First, as described above, CoralCDN doesn’t work with vanilla proxy settings because it only handled Coralized URLs. Thus, it also doesn’t show success for crawlers that “search” for open proxies. In fact, to the best of my knowledge, CoralCDN does not appear in any published open-proxy lists. Now, it would be trivial for some user to change whatever script they are using to auto-Coralized domain names (indeed, there are a host of browser plugins and Greasemonkey scripts that do exactly that). But this one-line change is probably beyond the ability of some script-kiddies. And, perhaps even more important, there are just so many other crunchy targets to be had that a special rule for CoralCDN proxies is just not worth the trouble.

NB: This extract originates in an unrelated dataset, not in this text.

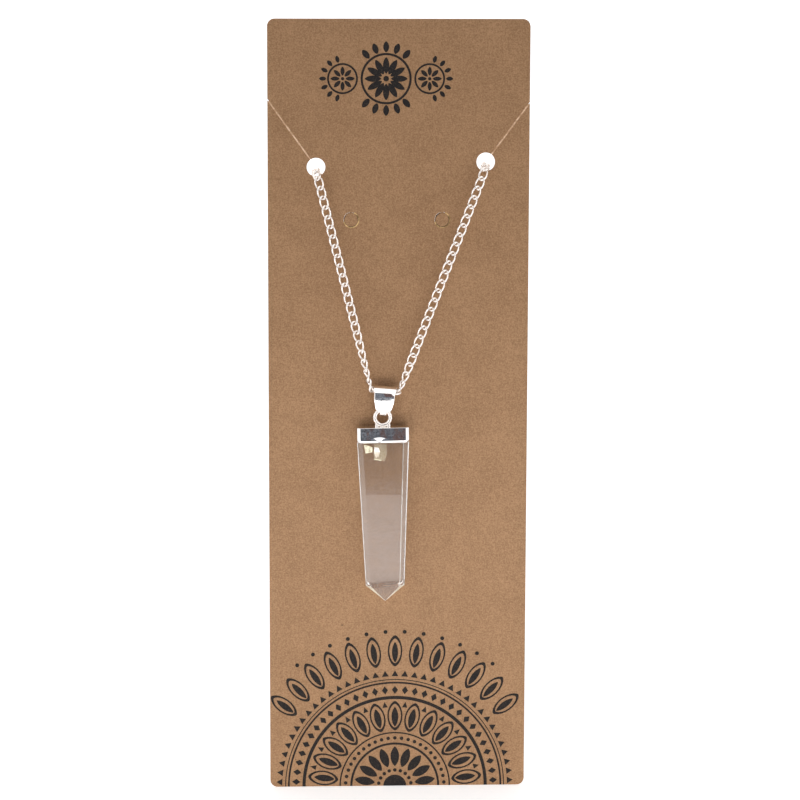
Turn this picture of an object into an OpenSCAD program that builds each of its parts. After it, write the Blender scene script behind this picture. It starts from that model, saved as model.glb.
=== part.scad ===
// Crystal point pendant on a curb chain, hung on its upright display card.
// Millimetres. The origin is the middle of the card's foot, +X runs across
// the card, +Y runs to its back and +Z runs up.

/* [Card] */
// Width of the card
card_w = 70; // [62:1:90]
// Height of the card
card_h = 210; // [192:1:240]
// Thickness of the card
card_t = 0.6; // [0.4:0.1:1]
// Radius of the card's corners
card_corner_r = 2; // [0.5:0.5:6]

/* [Holes, slits and tabs] */
// Diameter of each hole that the chain passes through
hole_d = 5; // [4.8:0.1:6]
// Distance between the two holes
hole_spacing = 45.4; // [38:0.2:50]
// Sideways shift of both holes from the card's centre line
hole_shift = 0.6; // [-2:0.1:2]
// Height of the holes, taken midway between them
hole_z = 171.4; // [165:0.2:178]
// How much higher the right hole sits than the left one
hole_skew = 1.4; // [-2:0.1:2]
// Rise of each slit from its hole to the card's side edge
slit_rise = 16.9; // [8:0.1:19]
// How much more than that the left slit rises, and how much less the right one
slit_skew = 1.1; // [-2:0.1:2]
// Width of each slit
slit_w = 0.22; // [0.2:0.02:0.5]
// Diameter of each round ear tab
tab_d = 4.1; // [3:0.1:6]
// Distance between the two ear tabs
tab_spacing = 24.4; // [18:0.2:30]
// Sideways shift of both ear tabs from the card's centre line
tab_shift = -0.5; // [-2:0.1:2]
// Height of the ear tabs
tab_z = 156.6; // [150:0.2:160]
// Width of the cut round each ear tab
tab_cut_w = 0.12; // [0.1:0.01:0.3]
// Width of the two bridges that hold each ear tab
tab_bridge_w = 0.6; // [0.4:0.1:1]

/* [Chain] */
// Thickness of the link wire
wire_d = 0.48; // [0.42:0.01:0.52]
// Length of one link over its wire
link_l = 4; // [3.94:0.02:4.06]
// Width of one link over its wire
link_w = 2.4; // [2.3:0.02:2.5]
// Wanted distance from one link to the next
link_pitch = 2.68; // [2.64:0.01:2.76]
// Twist of each link from its middle to its ends
link_twist = 50; // [45:1:54]
// Squareness of a link's outline, where 1 is an ellipse and less is boxier
link_square = 0.55; // [0.5:0.05:0.7]
// Height of the chain's lowest run, behind the card
loop_z = 37; // [30:1:60]
// Radius of the two bends of that run
loop_r = 13; // [8:0.5:13.4]
// Gap from a hole's lower rim up to the middle of the chain
rim_rise = 1.6; // [1.5:0.05:2]
// Distance of the chain's middle from the card's middle plane, beside a rim
rim_reach = 3.2; // [3:0.05:3.4]

/* [Clasp] */
// Distance between the two last joints of the chain, over the clasp
clasp_span = 18; // [15:0.5:19]
// Width of the clasp's body
clasp_w = 5; // [4:0.1:6]
// Thickness of the clasp's body
clasp_t = 2; // [1.6:0.1:2.4]
// Outer diameter of each end ring of the clasp
eye_d = 3; // [2.8:0.1:3.4]
// Thickness of the end rings' wire
eye_wire = 0.6; // [0.5:0.05:0.7]

/* [Bail] */
// Height of the middle of the chain inside the bail
hang_z = 109.6; // [100:0.05:115]
// Sideways place of the bail from the card's centre line
hang_shift = -3.85; // [-6:0.05:6]
// Width of the bail at its top
bail_w = 6.2; // [5.4:0.1:6.6]
// Width of the bail level with the ring's top
bail_waist_w = 4.2; // [3:0.1:4.6]
// Width of the strip where it passes under the ring's top
bail_end_w = 1.8; // [1.4:0.1:2]
// Thickness of the bail's strip
bail_t = 0.5; // [0.4:0.05:0.6]
// Inner radius of the bail's upper bend, round the chain
bail_top_r = 2; // [1.95:0.05:2.2]
// Distance from the upper bend's centre down to the lower one's
bail_drop = 4; // [3.3:0.05:4.5]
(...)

Second, CoralCDN can be quite slow at times, especially when it doesn’t have content cached locally and must perform global DHT lookup before touching an origin site. So delays for a URL found neither locally nor anywhere in the DHT—as happens when one is performing a brute-force login attack against a website, where the URL query string changes each attempt—can be on the order of seconds. This sounds very much like an (albeit unintentional) tarpit, which is a security trick of “delaying” response to a client request, especially used in SMTP. Good users don’t notice the additional delay (although this isn’t quite so true in interactive protocols like HTTP), while attackers see much lower throughput, given any limits on the number of outstanding connections they make. Put simpler, it’s going to be a long day when each attempt to guess a password takes 2 seconds.
Another Princeton-based CDN, CoDeeN, has introduced a number of other interesting security mechanisms for automated robot detection. Perhaps if our usage patterns change we’ll have to look into using some of them.
So that’s my background description of CoralCDN and its security mechanisms. In the next post of this series, I’ll discuss how all published DHT algorithms are susceptible to both race conditions and routing problems—the latter given non-transitive network connectivity—and what can be done to mitigate these problems.